Retaining wall footing depth typically ranges from 300mm for small walls (under 1.5m) to 600mm or more for taller walls (over 3m). Minimum depth provides adequate concrete cover for reinforcement and sufficient structural capacity resisting bending moments. Footings must extend below frost depth (where applicable) and reach competent bearing soil. Local ground conditions may require deeper foundations avoiding weak soils or addressing groundwater issues.
Most Australian jurisdictions require engineering certification for retaining walls exceeding 1.0-1.5m height or supporting surcharge loads from structures or slopes above. Even for smaller walls, engineering design ensures safety and compliance with building codes. Registered structural or civil engineers provide design calculations, drawings, and certification required for building approval. Professional involvement protects owners from liability and ensures structural adequacy.
Allowable soil bearing capacity must be determined through geotechnical investigation for significant retaining walls. Typical values range from 50-100 kPa for soft clays to 150-250 kPa for medium-dense sands and 300+ kPa for competent rock. Never assume bearing capacity without testing as incorrect values risk settlement or bearing failure. Geotechnical reports provide site-specific recommendations including bearing capacity, soil parameters, and design considerations.
Active earth pressure is calculated using Ka = tan²(45° - φ/2) where φ is soil friction angle. Total lateral force equals 0.5 × soil density × height² × Ka per meter of wall. This force acts at one-third height from base creating overturning moment. Surcharge loads add uniform horizontal pressure throughout wall height. Proper calculation requires accurate soil parameters from geotechnical testing ensuring reliable design basis.

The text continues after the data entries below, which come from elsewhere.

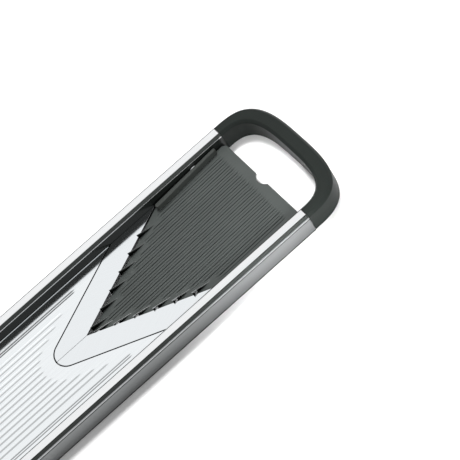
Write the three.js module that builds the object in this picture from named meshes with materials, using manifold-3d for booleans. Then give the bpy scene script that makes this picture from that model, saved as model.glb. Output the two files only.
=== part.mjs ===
// V-blade mandoline slicer, built as a three.js scene graph in millimetres.
// +Z is up, +Y points to the handle, +X to the right-hand rail, and the origin
// lies under the middle of the slicer, on the surface that it stands on.
import * as THREE from 'three';
import { mergeVertices } from 'three/addons/utils/BufferGeometryUtils.js';
import Module from 'manifold-3d';

const wasm = await Module();
wasm.setup();

// ---- driving dimensions ----
const FIT = 0.3;                    // gap kept between pieces that meet

const RAIL_OUT = 67.5;              // outer face of a rail, from the middle
const RAIL_IN = 55.5;               // inner face of a rail
const CAP_OUT = 65;                 // polished strip on top of a rail
const CAP_IN = 58;
const TOP_Z = 21;                   // top of the rails and the handle
const HEM_Z = 18.6;                 // top edge of the brushed side panels
const BASE_Z = 1.2;                 // height of the soft strips under the rails
const PANEL_T = 0.6;                // thickness of the side panels
const HEM_LINE = 1.5;               // pressed line of a side panel, below its top edge
const CAP_T = 1.1;                  // thickness of the polished strips
const TRIM_W = 0.6;                 // bright trim along the inner faces
const TRIM_H = 0.9;
const NICK = 0.25;                  // small chamfer of a steel strip
const RAIL_Y0 = -172;               // foot end of the rails
const RAIL_Y1 = 146;                // handle end of the rails
const LEDGE_IN = 52;                // inner face of the ledges that carry the deck
const LEDGE_Z0 = 2.3;
const LEDGE_Z1 = 5.7;

const TONGUE_X0 = 58;               // tongues of the handle and foot cap inside the rails
const TONGUE_X1 = 64;
const TONGUE_Z0 = 4.6;
const TONGUE_Z1 = 13;
const TONGUE_L = 20;
const SCREW_X = 61;                 // screws that hold the tongues
const SCREW_REAR = RAIL_Y1 - 11;
const SCREW_FOOT = RAIL_Y0 + 11;
const SCREW_R = 1.3;
const SCREW_HEAD_R = 2.3;
const SCREW_HEAD_Z = 3;

const DECK_Z = 9;                   // working face of the runway and the blades
const DECK_X = 55.2;
const PLATE_T = 0.6;
const TRAY_Z0 = 6;                  // tray under the runway plate
const TRAY_Z1 = 8.1;
const TRAY_RIBS = [-30, 0, 30];     // stiffening ribs under the tray
const TRAY_RIB_END = -84;
const FLANGE_H = 0.9;               // turned-up edges of the runway plate

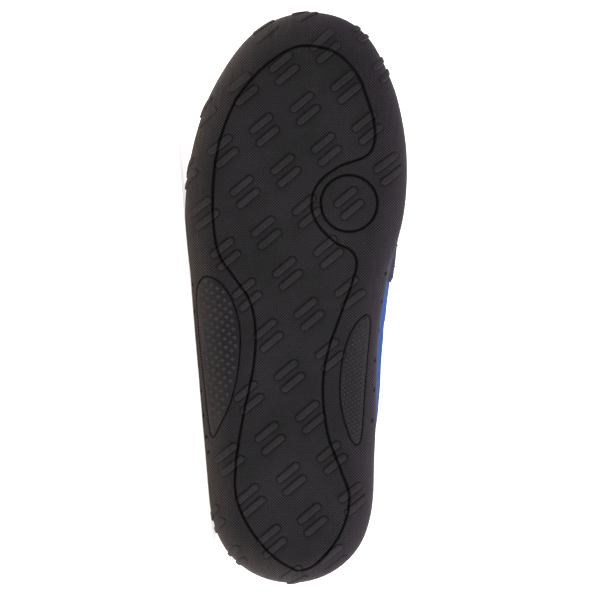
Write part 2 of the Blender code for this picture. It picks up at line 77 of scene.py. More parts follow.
LUG_SPACING = 0.0062
LUG_SLANT = 0.0026
LUG_INSET_SHARE = 0.6
LUG_WRAP_SHARE = 0.6
LUG_EDGE_CLEAR = 0.0005
RING_RADIUS = 0.0123
PANEL_CLEAR = 0.0050
THROAT_SHARE = 0.500
RIDGE_END_SHARE = 0.930
COLLAR_BACK_SHARE = 0.026
OVERLAY_BACK_SHARE = 0.528
ARCH_START_SHARE = 0.27
ARCH_END_SHARE = 0.60
ARCH_RAMP_SHARE = 0.10
SPRING_START_SHARE = 0.745
LUG_START = (0.649, 0.075)
WAIST = (0.22, 0.58)
RING_CENTRE = (0.663, 0.263)

# along, half, swing, round_in, round_up, rim, lean, swell_in, swell_out
SECTIONS = np.array([
    (0.00, 0.690, 0.000, 0.95, 1.15, 1.00, 0.06, 0.10, 0.10),
    (0.05, 0.640, 0.000, 0.95, 1.10, 0.98, 0.06, 0.30, 0.40),
    (0.12, 0.552, 0.000, 0.95, 1.05, 0.90, 0.05, 0.50, 0.64),
    (0.20, 0.473, -0.005, 1.00, 1.05, 0.74, 0.03, 0.45, 0.68),
    (0.31, 0.430, -0.013, 1.10, 1.10, 0.62, 0.01, 0.82, 0.50),
    (0.43, 0.421, -0.022, 1.15, 1.10, 0.58, 0.00, 1.18, 0.40),
    (0.54, 0.448, -0.009, 1.05, 1.00, 0.56, 0.01, 1.05, 0.15),
    (0.64, 0.513, 0.013, 1.00, 0.95, 0.56, 0.05, 0.20, 0.00),
    (0.74, 0.557, 0.033, 1.00, 0.95, 0.60, 0.10, 0.05, 0.00),
    (0.84, 0.591, 0.050, 1.10, 1.00, 0.72, 0.18, 0.05, 0.05),
    (0.93, 0.628, 0.068, 1.20, 1.05, 0.86, 0.28, 0.05, 0.05),
    (1.00, 0.710, 0.086, 1.30, 1.10, 0.94, 0.34, 0.05, 0.05),
])
HALF, SWING, ROUND_IN, ROUND_UP, RIM, LEAN, SWELL_IN, SWELL_OUT = range(1, 9)

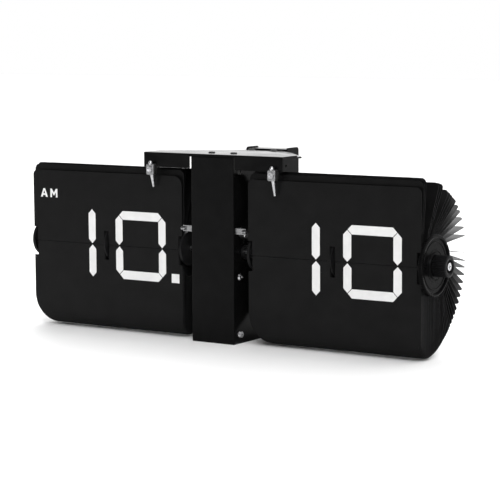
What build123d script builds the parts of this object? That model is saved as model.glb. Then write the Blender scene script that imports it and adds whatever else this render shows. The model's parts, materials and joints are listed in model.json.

Retaining wall footings typically use N25 or N32 concrete providing adequate structural strength and durability. N32 is common for residential and commercial applications while N25 may suffice for small walls in non-aggressive environments. Higher grades (N40+) may be specified for heavy loading or aggressive soil conditions. Concrete must meet AS 3600 requirements including minimum cement content and durability provisions for ground contact exposure classifications.
Proper drainage prevents hydrostatic pressure buildup behind retaining walls which can significantly reduce stability and cause structural failure. Water pressure increases lateral forces beyond design assumptions potentially causing overturning or sliding. Drainage systems including perforated pipe, gravel backfill, and weep holes remove water maintaining design conditions. Effective drainage also prevents concrete deterioration and backfill saturation ensuring long-term wall performance and structural integrity.